Friday, August 10, 2012

Food Trucks and Tech Trouble Pete and Pete Style

I swear I'm working on a real post. Tendonitis is getting the better of me and my technology is on the fritz anyway.  Apparently either I have a metal plate in my head (Pete & Pete style) or my computer and cell phone got drunk and are hungover. Either way I am going to give my wrists and my tech devices a small break and I will be back next week with so much stuff you can't handle it.

Until then check out some food trucks in Charleston...






Thursday, July 26, 2012

How to Get the Best Food in a Foreign Town (with Photos from Vietnam)
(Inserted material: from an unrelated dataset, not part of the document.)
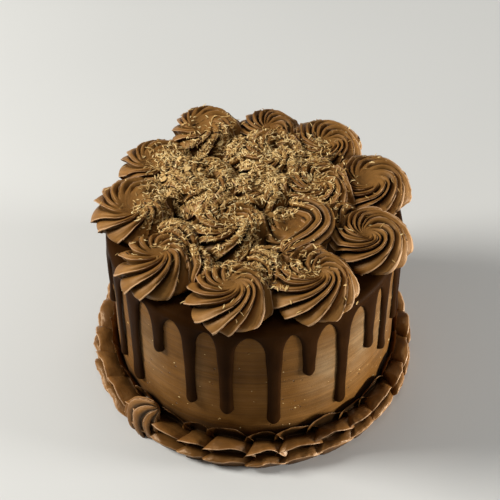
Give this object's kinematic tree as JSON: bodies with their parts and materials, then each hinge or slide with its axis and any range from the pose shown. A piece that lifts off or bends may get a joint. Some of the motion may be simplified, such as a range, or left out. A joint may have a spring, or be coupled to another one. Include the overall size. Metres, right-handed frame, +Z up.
{
  "type": "chocolate cake",
  "caption": "Tall round chocolate cake with smooth frosted sides, dark ganache drips, piped rosettes on top under grated chocolate, and a piped shell border at the foot.",
  "frame": {"origin": "centre of the cake's flat base, on the surface it stands on", "axes": "+Z up through the middle of the cake, -Y towards the side the picture shows from the front, +X to that side's right"},
  "size_m": [0.1882, 0.1882, 0.1278],
  "materials": {
    "buttercream": "smooth satin chocolate buttercream with fine scraper streaks",
    "ganache": "set dark chocolate ganache, satin gloss",
    "rosette_cream": "piped chocolate buttercream, satin",
    "border_cream": "piped chocolate buttercream, satin"
  },
  "bodies": {
    "root": {"cake_body": "buttercream", "ganache_drip": "ganache", "rosette_01": "rosette_cream", "rosette_02": "rosette_cream", "rosette_03": "rosette_cream", "rosette_04": "rosette_cream", "rosette_05": "rosette_cream", "rosette_06": "rosette_cream", "rosette_07": "rosette_cream", "rosette_08": "rosette_cream", "rosette_09": "rosette_cream", "rosette_10": "rosette_cream", "rosette_11": "rosette_cream", "rosette_12": "rosette_cream", "rosette_13": "rosette_cream", "rosette_14": "rosette_cream", "rosette_15": "rosette_cream", "rosette_16": "rosette_cream", "shell_01": "border_cream", "shell_02": "border_cream", "shell_03": "border_cream", "shell_04": "border_cream", "shell_05": "border_cream", "shell_06": "border_cream", "shell_07": "border_cream", "shell_08": "border_cream", "shell_09": "border_cream", "shell_10": "border_cream", "shell_11": "border_cream", "shell_12": "border_cream", "shell_13": "border_cream", "shell_14": "border_cream", "shell_15": "border_cream", "shell_16": "border_cream", "shell_17": "border_cream", "shell_18": "border_cream", "shell_19": "border_cream", "shell_20": "border_cream", "shell_21": "border_cream", "shell_22": "border_cream", "shell_23": "border_cream", "shell_24": "border_cream", "shell_25": "border_cream", "shell_26": "border_cream", "shell_27": "border_cream", "shell_28": "border_cream"}
  },
  "joints": []
}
A Vietnamese rice paper roll-up with fresh greens,  zucchini,  cabbage,  carrot,  herbs,  grilled marinated chicken and fried "Vietnamese taquito devices" aka chả giò.

Ingredients for Bun Thit Nuong
Chả Giò - Vietnamese Spring Rolls
I asked our tour guide, the 80+ year old Retired Army Colonel, to take us to his favorite lunch spot in Hoi An, Vietnam. He stopped dead in his tracks, looked at me, and said "You must have a good life if you know to follow your stomach." I think that is one of the biggest compliments I have ever received.

When you travel to eat (which is how you should always travel), you should experience what the locals eat. This takes some practice. Sometimes it's not safe to eat what the locals eat. More frequently, locals will not want to share their haunts with tourists. Sometimes the locals only eat at chain restaurants. But if you follow some guidelines you'll be fairly likely to find yourself a good meal in a foreign place, be it Vietnam or Virginia Beach. 

This is how I go about it:

Ask questions.  This is probably the most important guideline. The concierge at your hotel will point you to "safe" options. Safe doesn't always equal tasty. Often it equals most expensive. In some countries the concierge get tips from restaurants when their guests book. Stop someone on the street, or at a hair salon, or the person turning down your sheets (they know the most affordable places). (US or Abroad)

If you are not in an English speaking country the menu CANNOT be in english.

NO MENU at all is a good sign.

If there is a menu displayed out front WALK the OTHER way. It will be pricier and the food will be worse.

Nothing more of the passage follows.